Question: DESeq2 a lot of genes showing up as differentially expressed that only have 1 sample with any expression
1
10 weeks ago by
hsbio10
hsbio10 wrote:

Hello,

I've done some differential expression analysis with 3 main groups (3 or 4 biological replicates for each group, 11 total samples). When comparing any two of the groups, there are a number of genes that are statistically significant (in some cases, quite a lot) that have very high log2FoldChanges (~15-35) with high standard errors (~4). Upon further inspection, it seems what is happening with at least some of these genes is that only 1 or 2 replicates (out of 3 or 4) are expressing a gene with the other samples showing 0 expression/counts. Now these samples are from primary tissue, so I'm not surprised that there is quite a bit of variability. However, I'm not sure how to best deal with these genes, I understand that they might still be statistically significant but I'm not sure how to best deal with it.

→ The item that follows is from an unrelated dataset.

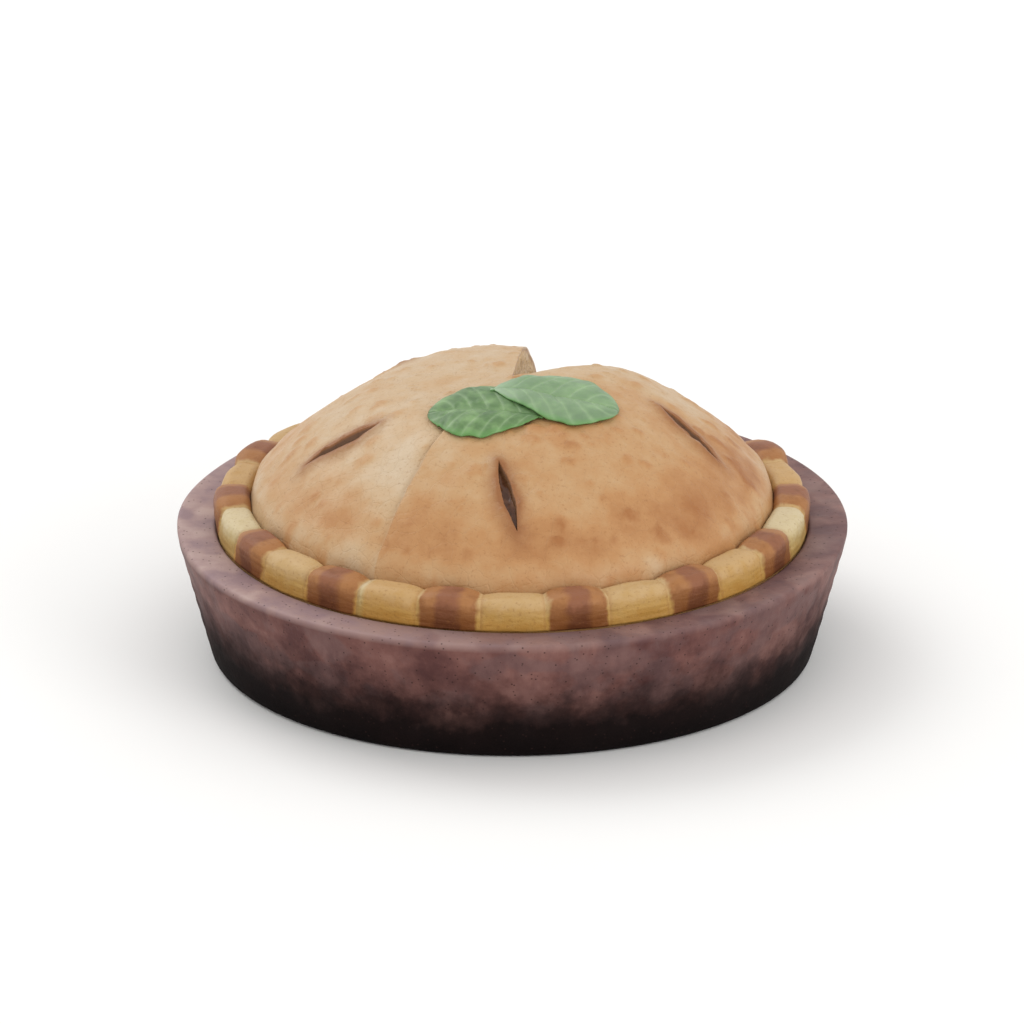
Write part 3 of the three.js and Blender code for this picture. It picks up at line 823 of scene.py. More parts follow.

MA-plot example here: https://imgur.com/a/bNOvVWY

So, I was wondering what the best way the handle this would be. The ways I have thought to do it are:

1. Just leave it as is.
2. Pre-filter the data to only include genes that have non-zero counts in at least 2 of the 11 total samples (or perhaps in at least 1 sample of each group)? - This should get rid of some of these cases?
3. Set some sort of standard error filter (lfcSE), but I have no idea what exact value would be reasonable here or if this is reasonable at all.
4. Should I use lfcShrink using apeglm? Currently these results are just using results(dds) with a lfcthreshold set. If I use lfcShrink, can I then use the shrunken log2 fold changes while still using the adjusted p values from results(dds)?

Any thoughts on these or any other suggestions would be greatly appreciated.

Thanks.

EDIT: It seems DESeq2 might not be removing any outliers based on the cookscutoff due to how my design and samples are set up (see comment below), however I am still not sure how to best deal with this. Apologies for not mentioning this.

Updated Sample Info:

Samples are from 3 different tissues (3 or 4 replicates per tissue) which are sometimes from the same mice (my design is ~mouse + tissue), however mostly there is only 1 or 2 samples from a mice.

deseq2 • 103 views
modified 10 weeks ago • written 10 weeks ago by hsbio10
Answer: DESeq2 a lot of genes showing up as differentially expressed that only have 1 sa
1
10 weeks ago by
Dario Strbenac1.5k
Australia
Dario Strbenac1.5k wrote:

It seems that the genes which you mention are not being detected as outliers, otherwise they would have p-values of NA. You can set the value of cooksCutoff to a number smaller than 0.99, which will cause more genes to be eliminated from statistical testing. edgeR has a similar approach which uses observation weights to reduce the influence of outliers by giving them less weight, rather than eliminating the gene from the analysis.

Looking into this more, I noticed that actually no genes are being filtered as outliers (i.e. based on cooksCutoff) and then I realised that this is due to my design (or at least I think it is). So essentially, my samples are from 3 different tissues which are sometimes from the same mice (my design is ~mouse + tissue), however mostly there is only 1 or 2 samples from a mice. And looking at the cookCutoff, it only works on samples that have at least 3 replicates and because of the mouse sample group, this isn't true for most of them. It seems like this might be the main issue as to why these genes are still being included. Sorry for not mentioning this.

However, I'm not sure what to do here. I could just remove mouse from the design (I can't really see any clear influence of it on a PCA plot) but I'm not sure this is ideal?

Thanks

Answer: DESeq2 a lot of genes showing up as differentially expressed that only have 1 sa
1
10 weeks ago by
Michael Love26k
United States
Michael Love26k wrote:

keep <- rowSums(counts(dds) >= 10) >= 3
dds <- dds[keep,]


Thanks.

This seems to get rid of the majority of those cases.

Just to confirm, if I then still apply lfcShrink with apeglm, using those shrunken log fold changes with the adjusted p values (from results(dds), rather than the calculated s values) is still reasonable for things like visualization/ranking?

1

Yes, this is fine to use shrunken LFC for visualization and ranking, and adj p for FDR sets.